Most of the 85 genera in the Zodariidae are known from more than one species or are speciose (e.g. Mallinella Strand, 1916 with > 200 species), although 10 genera can be considered monotypic following this revision (World Spider Catalog 2018). Mallinus, which is now well defined, appears to be one of the uncommon cases of monotypy. Mallinus nitidiventris appears to have a large distribution (Fig. 67), which is also a rare phenomenon in the subfamily Zodariinae. Although it is presently known only from the more arid western half of South Africa, it may possibly also occur in nearby southern Botswana and Namibia. At least for the latter, we could not confirm its occurrence in the country, as the collection of the State Museum in Windhoek, Namibia has no invertebrate curator to currently process specimen loans.

The second species, Mallinus defectus Strand, 1906 from Tunisia, was only tentatively attributed to the genus, as Strand (1906) put a question mark behind the genus name: Mallinus (?) defectus. Considering the predominant distribution patterns of the genera in the Zodariidae, it is most unlikely that the genus occurs both in South and North Africa. It would be the only example of such a distribution. The description of the species by Strand (1906) does not provide a single clue as to the real identity of the genus to which the species belongs. Unfortunately, the type specimens could not be traced, and the species should therefore be considered a ‘species inquirenda’.

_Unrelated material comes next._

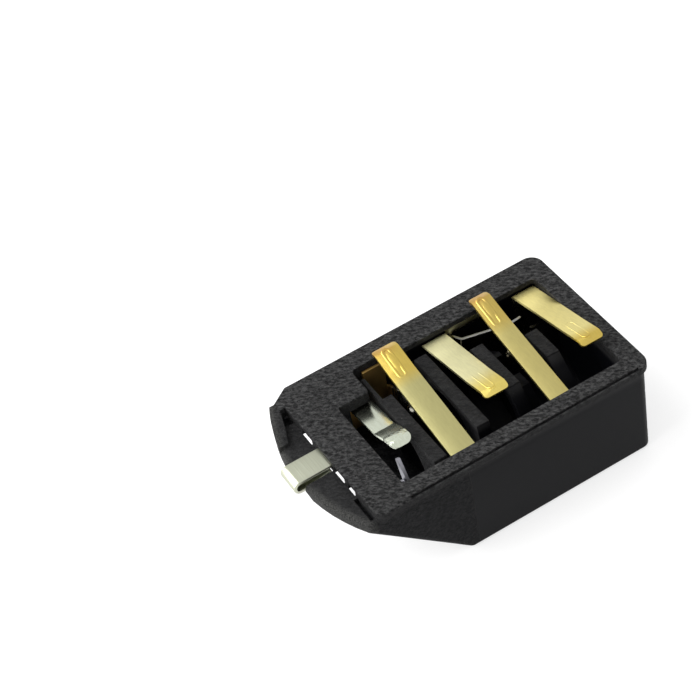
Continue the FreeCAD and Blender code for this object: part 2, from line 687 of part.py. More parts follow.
def make_bore(body):
    bore = new_sketch(body, "bore_circle", "YZ_Plane", "bore_end")
    centre = FreeCAD.Vector(0, number("bore_height"), 0)
    circle = Part.Circle(centre, FreeCAD.Vector(0, 0, 1), number("bore_radius"))
    bore.addGeometry(circle, False)
    place(bore, 0, 3, "0", "bore_height")
    index = bore.addConstraint(Sketcher.Constraint("Radius", 0, number("bore_radius")))
    bore.setExpression(f"Constraints[{index}]", formula("bore_radius"))
    pocket(body, "bore", bore, "bore_end + lip_side + lip_bulge + 1")


def cut_slot(body, name, first, last, wall, inward):
    """A slot in a ledge for the lower edge of a plate, from first to last along the bore."""
    inner = f"{wall} {inward} metal {inward} slot_gap {inward} slot_gap"
    sides = sorted((wall, inner), key=number)
    cut_box(
        body, name,
        (f"{first} - slot_gap", sides[0], "plate_foot - slot_gap"),
        (f"{last} + slot_gap", sides[1], "shelf"),
    )


def make_housing():
    body = new_body("housing")
    make_shell(body)
    make_cavity(body)
    make_ribs(body)
    make_bore(body)
    cut_box(
        body, "sleeve_window",
        ("window_start", "-window_near", "window_low"), ("bridge + 0.1", "-bore_radius + 0.3", "window_high"),
    )
    cut_slot(body, "ring_2_slot", "ring_2_x + 0.6", "ring_2_x + 1.65", "opening_far", "-")
    cut_slot(body, "sleeve_slot", "sleeve_x - 1.2", "sleeve_x + half_arm", "-opening_near", "+")
    cut_slot(body, "tip_slot", "plug_tip_x - half_arm", "plug_tip_x + 0.75", "opening_far", "-")
    cut_slot(body, "ring_1_slot", "ring_1_x - 0.85", "ring_1_x + half_arm", "-opening_near", "+")
    notch_low, notch_high = "clip_shift - half_clip - clip_gap", "clip_shift + half_clip + clip_gap"
    cut_box(
        body, "clip_notch",
        ("-lip_side - lip_bulge - 0.2", notch_low, "bore_height"), ("-notch_end", notch_high, "height"),
    )
    cut_box(
        body, "clip_slot",
        ("-notch_end - 0.1", "clip_shift - half_clip - slot_gap", "clip_upper - half_clip_metal - slot_gap"),
        ("clip_tail + slot_gap", "clip_shift + half_clip + slot_gap", "clip_upper + half_clip_metal + slot_gap"),
    )
    border = [
        ("0", "2.9"), ("-0.23", "2.9"), ("-0.5", "2.05"), ("-0.78", "lip_step - 0.1"), ("0", "lip_step - 0.1"),
    ]
    cut_polygon(body, "border_side", "XY_Plane", "height + 0.1", border, "height + 0.1 - lip_top")
    pit = [("0", "2.9"), ("-0.23", "2.9"), ("-0.38", "2.4"), ("0", "2.3")]
    cut_polygon(body, "pit", "XY_Plane", "height + 0.1", pit, "height + 0.1 - pit_floor")
    cut_box(
        body, "trench", ("-trench_width", "-trench_start", "trench_floor"), ("0", "-trench_end", "height"),
    )
    way = [("-0.15", "4.0"), ("slit_back", "4.0"), ("1.25", "1.5"), ("0.75", "1.5"), ("-0.15", "3.3")]
    cut_polygon(body, "mouth_way", "XZ_Plane", "way_near", way, "way_near + way_far")
    slits = (("far_slit", "0.98", "1.73"), ("near_slit", "-1.35", "-0.62"), ("end_slit", "-2.1", "-1.58"))
    for name, low, high in slits:
        cut_box(body, name, ("-slit_front", low, "3.7"), ("slit_back", high, "slit_top"))
    cut_box(
        body, "mark_field",
        ("mark_start", "-mark_near", "-0.1"), ("mark_end", "mark_far", "mark_depth"),
    )
    end = number("mark_end")
    round_edges(
        body, "mark_corners", "mark_corner",
        lambda edge: stands_at(edge, [(end, -number("mark_near")), (end, number("mark_far"))]),
    )
    return body


def add_plate(body, wall, outline):
    """The upright plate against a side wall."""
    pad_polygon(body, "plate", "XZ_Plane", f"-{wall} - half_metal", outline, "metal")


def add_arm(body, wall, start, half_width, corners, radii, corner="tip_corner"):
    """The strip that rises from the plate and crosses the opening."""
    section = new_sketch(body, "arm_section", "XY_Plane", start)
    draw_polygon(section, rectangle(
        (f"-{half_width}", f"{wall} - half_metal"), (half_width, f"{wall} + half_metal")
    ))
    path = new_sketch(body, "arm_path", "YZ_Plane")
    draw_bent_path(path, [(wall, start)] + corners, radii)
    sweep(body, "arm", section, path)
    end = number(corners[-1][0])
    round_edges(
        body, "tip_corners", corner,
        lambda edge: abs(edge.Length - number("metal")) < 1e-3 and all(p.y < end + 0.07 for p in ends(edge)),
    )


def add_leaf(body, wall, low, high, corners, bend="leaf_bend"):
    """The strip that leaves the plate sideways and bears on the plug."""
    section = new_sketch(body, "leaf_section", "YZ_Plane", corners[0][0])
    draw_polygon(section, rectangle(
        (f"{wall} - half_leaf_metal", low), (f"{wall} + half_leaf_metal", high)
    ))
    path = new_sketch(body, "leaf_path", "XY_Plane", low)
    draw_bent_path(path, corners, [bend] * (len(corners) - 2))
    sweep(body, "leaf", section, path)


def add_dome(body, along, height):
    half_ellipsoid(
        body, "dome", "XZ_Plane", ("dome_rise", "dome_radius", "dome_radius"), (along, height, "-dome_base")
    )


def make_contact(label, middle, side, reach, half_width, plate):
    """A contact with a long arm: its plate, the arm and the bead in the arm's tip."""
    wall = f"{side}_plate"
    body = new_body(label, middle, turned=side == "near")
    add_plate(body, wall, plate)
    corners = [
        (wall, "arm_root"),
        (f"-{reach}_kink", f"{reach}_kink_height"),
        (f"-{reach}_crest", f"{reach}_crest_height"),
        (f"-{reach}_reach", f"{reach}_end_height"),
    ]
    add_arm(body, wall, "plate_top", half_width, corners, ["root_radius", "kink_radius", "crest_radius"])
    tilt = -math.degrees(math.atan(number("tip_lift")))
    half_ellipsoid(
        body, "bead", "XY_Plane", ("bead_out", "bead_across", "bead_along"),
        ("0", f"-{reach}_bead", f"{reach}_bead_height"), tilt,
    )
    return body


def make_sleeve_contact():
    plate = [
        ("-half_arm", "plate_foot"), ("1.2", "plate_foot"), ("1.2", "leaf_low"), ("2.05", "leaf_low"),
        ("2.05", "plate_top - 0.1"),
        ("half_arm", "plate_top - 0.1"), ("half_arm", "plate_top"), ("-half_arm", "plate_top"),
    ]
    body = make_contact("sleeve_contact", "sleeve_x", "near", "near", "half_arm", plate)
    add_leaf(body, "near_plate", "sleeve_leaf_low", "sleeve_leaf_high", [
        ("1.7", "near_plate"), ("2.13", "near_plate"), ("2.13", "leaf_face"), ("3.18", "leaf_face"),
    ])
    add_dome(body, "2.82", "bore_height + dome_lift")
    lug = [("1.85", "3.1"), ("1.52", "4.12"), ("1.7", "4.25"), ("2.4", "3.1")]
    pad_polygon(body, "lug", "YZ_Plane", "2.13 - half_metal", lug, "metal")
    return body


def make_ring_1_contact():
    plate = rectangle(("-half_ring_1", "plate_foot"), ("0.85", "plate_top"))
    body = make_contact("ring_1_contact", "ring_1_x", "near", "near", "half_ring_1", plate)
    add_leaf(body, "near_plate", "leaf_low", "short_leaf_high", [
        ("0.5", "near_plate"), ("0.9", "near_plate"), ("1.15", "near_turn"), ("2.2", "leaf_face"),
        ("2.62", "leaf_face + half_leaf_metal"),
    ])
    add_dome(body, "2.2", "bore_height")
    return body


def make_tip_contact():
    plate = [
        ("-half_arm", "plate_foot"), ("0.75", "plate_foot"), ("0.75", "strap_low"), ("2.5", "strap_low"),
        ("2.5", "strap_high"), ("half_arm + 0.05", "strap_high"), ("half_arm + 0.05", "plate_top"),
        ("-half_arm", "plate_top"),
    ]
    body = make_contact("tip_contact", "plug_tip_x", "far", "far", "half_arm", plate)
    add_leaf(body, "far_plate", "leaf_low", "leaf_high", [
        ("0.3", "far_plate"), ("0.7", "far_plate"), ("0.95", "far_turn"), ("2.75", "leaf_face"),
        ("3.35", "leaf_face + half_leaf_metal"),
    ])
    add_dome(body, "2.75", "bore_height")
    return body


def make_detect_contact():
    plate = rectangle(("-half_detect", "plate_foot"), ("half_detect", "plate_top"))
    body = make_contact("detect_contact", "detect_x", "far", "detect", "half_detect", plate)
    section = new_sketch(body, "leaf_section", "XY_Plane", "plate_foot")
    draw_polygon(section, rectangle(
        ("-half_detect_leaf", "far_plate - half_leaf_metal"), ("half_detect_leaf", "far_plate + half_leaf_metal")
    ))
    path = new_sketch(body, "leaf_path", "YZ_Plane")
    draw_bent_path(path, [
        ("far_plate", "plate_foot"), ("far_plate", "detect_foot"), ("far_turn", "detect_foot"),
        ("leaf_face", "bore_height"), ("leaf_face + half_leaf_metal", "2.9"),
    ], ["foot_bend", "foot_bend", "leaf_bend"])
    sweep(body, "leaf", section, path)
    add_dome(body, "0", "bore_height")
    return body


def make_ring_2_contact():
    body = new_body("ring_2_contact", "ring_2_x")
    add_plate(body, "far_plate", [
        ("-half_small_arm", "small_foot"), ("0.6", "small_foot"), ("0.6", "plate_foot"),
        ("1.65", "plate_foot"), ("1.65", "rib_top"), ("0.75", "rib_top"),
        ("0.75", "small_start"), ("-half_small_arm", "small_start"),
    ])
    corners = [
        ("far_plate", "small_root"), ("0", "small_fold"), ("-0.72", "small_rise"), ("-1.15", "small_crest"),
        ("-1.42", "small_crest - 0.12"),
    ]
    add_arm(
        body, "far_plate", "small_start", "half_small_arm", corners,
        ["root_radius", "small_bend", "small_bend", "crest_radius"], "small_tip_corner",
    )
    add_leaf(body, "far_plate", "leaf_low", "short_leaf_high", [
        ("1.3", "far_plate"), ("1.7", "far_plate"), ("1.85", "far_turn"), ("2.2", "leaf_face"),
        ("2.5", "leaf_face + half_leaf_metal"),
    ])
    add_dome(body, "2.2", "bore_height")
    return body


def make_ground_clip():
    body = new_body("ground_clip")
    section = new_sketch(body, "clip_section", "YZ_Plane", "clip_tail")
    draw_polygon(section, rectangle(
        ("clip_shift - half_clip", "clip_upper - half_clip_metal"),
        ("clip_shift + half_clip", "clip_upper + half_clip_metal"),
    ))
    path = new_sketch(body, "clip_path", "XZ_Plane", "-clip_shift")
    draw_bent_path(path, [
        ("clip_tail", "clip_upper"), ("-clip_reach", "clip_upper"), ("-clip_reach", "clip_lower"),
        ("-clip_knee", "clip_lower"), ("-clip_end", "clip_lower + clip_rise"),
    ], ["clip_radius", "clip_radius", "clip_fold"])
    sweep(body, "clip", section, path)
    return body


fill_sheet()
bodies = [
    make_housing(),
    make_ground_clip(),
    make_sleeve_contact(),
    make_ring_2_contact(),
    make_ring_1_contact(),
    make_tip_contact(),
    make_detect_contact(),
]
doc.recompute()

for item in doc.Objects:
    if "Invalid" in item.State or "Error" in item.State:
        raise RuntimeError(f"{item.Label} did not compute: {item.State}")

os.makedirs("parts", exist_ok=True)
for body in bodies:
    if body.Shape.isNull() or not body.Shape.isValid():
        raise RuntimeError(f"{body.Label} has no valid shape")
    if len(body.Shape.Solids) != 1:
        raise RuntimeError(f"{body.Label} is {len(body.Shape.Solids)} solids")
    body.Shape.exportStep(f"parts/{body.Label}.step")
    print(body.Label, round(body.Shape.Volume, 3), body.Shape.BoundBox)
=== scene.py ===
import math

import bmesh
import bpy
from mathutils import Matrix, Vector


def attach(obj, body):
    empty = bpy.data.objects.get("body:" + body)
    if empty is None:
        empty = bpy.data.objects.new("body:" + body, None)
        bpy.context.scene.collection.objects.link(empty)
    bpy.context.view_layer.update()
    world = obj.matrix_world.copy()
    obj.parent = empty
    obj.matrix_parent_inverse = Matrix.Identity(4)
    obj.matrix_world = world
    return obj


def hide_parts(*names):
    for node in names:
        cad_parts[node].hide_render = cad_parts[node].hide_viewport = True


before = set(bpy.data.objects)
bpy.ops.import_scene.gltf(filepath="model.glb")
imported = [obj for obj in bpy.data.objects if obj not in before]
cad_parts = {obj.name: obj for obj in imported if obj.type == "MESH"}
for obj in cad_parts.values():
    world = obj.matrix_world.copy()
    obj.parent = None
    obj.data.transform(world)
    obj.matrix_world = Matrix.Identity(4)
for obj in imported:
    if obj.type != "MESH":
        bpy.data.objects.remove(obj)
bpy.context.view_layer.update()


def colour(red, green, blue):
    return (red, green, blue, 1.0)


MM = 0.001

# Lengths are millimetres in the frame of the part, whose z = 0 is the closed face.
RIM_FRONT = -5.875
LIP_REACH = 1.28
LIP_RADIUS = 7.198
LIP_CENTRE = RIM_FRONT - LIP_REACH + LIP_RADIUS

# Steps in the finish of the moulding, some of them steps of painted light: where each one is and how
# soft it is.
NOSE_END = (RIM_FRONT + 3.8, 0.05)
BAND_START = (4.18, 0.02)
# UPPER_START and TOP_START are where painted light makes the moulding lighter, first on the upper faces
# and then on the top; TOP_START is also where the full grain starts.
UPPER_START = (3.95, 0.3)
TOP_START = (4.42, 0.15)
# Where the specks of painted highlight lie on the lip's outer front edge.
HIGHLIGHT_SPECK_REACH = (LIP_RADIUS - 0.2, 0.3)
HIGHLIGHT_SPECK_START = (3.6, 0.2)
HIGHLIGHT_SPECK_END = (RIM_FRONT, 0.05)
CRESTS = (0.53, 0.3)
DUST_SPECKS = (0.78, 0.06)
HIGHLIGHT_SPECKS = (0.5, 0.35)

# The moulding's grain. A noise has a scale in bumps to the millimetre.
WRINKLES = {
    "scale": 7.5, "detail": 6.0, "roughness": 0.78, "stretch": (0.65, 1.25, 1.1), "distortion": 0.25,
    "turn": 0.607,
}
PORES = {"scale": 21.0, "detail": 3.0, "roughness": 0.6}
DUST = {"scale": 13.0, "detail": 1.0, "roughness": 0.5}
SOFTER_GRAIN = 0.6
SATIN_PORES = 0.03
GRAIN_PORES = 0.2
GRAIN_DEPTH = 0.2
DUST_STRENGTH = 0.4
HIGHLIGHT_SPECK_STRENGTH = 0.8
SATIN_ROUGHNESS = 0.42
GRAIN_ROUGHNESS = 0.18
PLASTIC_SPECULAR = 0.08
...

The distribution of this monotypic genus thus remains exceptionally large, and it is not clear why it has remained like this.

Acknowledgments

This study was funded through grants from the National Research Foundation of South Africa to C.H. in the Competitive Funding for Rated Researchers programme (grant 95569) and Incentive Funding for Rated Researchers programme (grant 95902). Petro Marais and Eryn Griffin are thanked for the loans of material from the National Collection of Arachnida in Pretoria and the State Museum in Windhoek, respectively. Alain Reygel (Royal Museum for Central Africa) is thanked for the genitalic illustrations. Hanlie Grobler (University of the Free State) provided assistance with the preparation of material for scanning electron microscopy. Adriaan Odendaal (University of the Free State) and Joop Fourie (Bankfontein farm) are thanked for useful information on the geology of the Nama Karoo. This paper is publication BRC 414 of the Biodiversity Research Center (Université Catholique de Louvain). The two reviewers, Dmitri Logunov and Robert Bosmans, and editor Yura Marusik, are thanked for their constructive comments that helped improve the manuscript.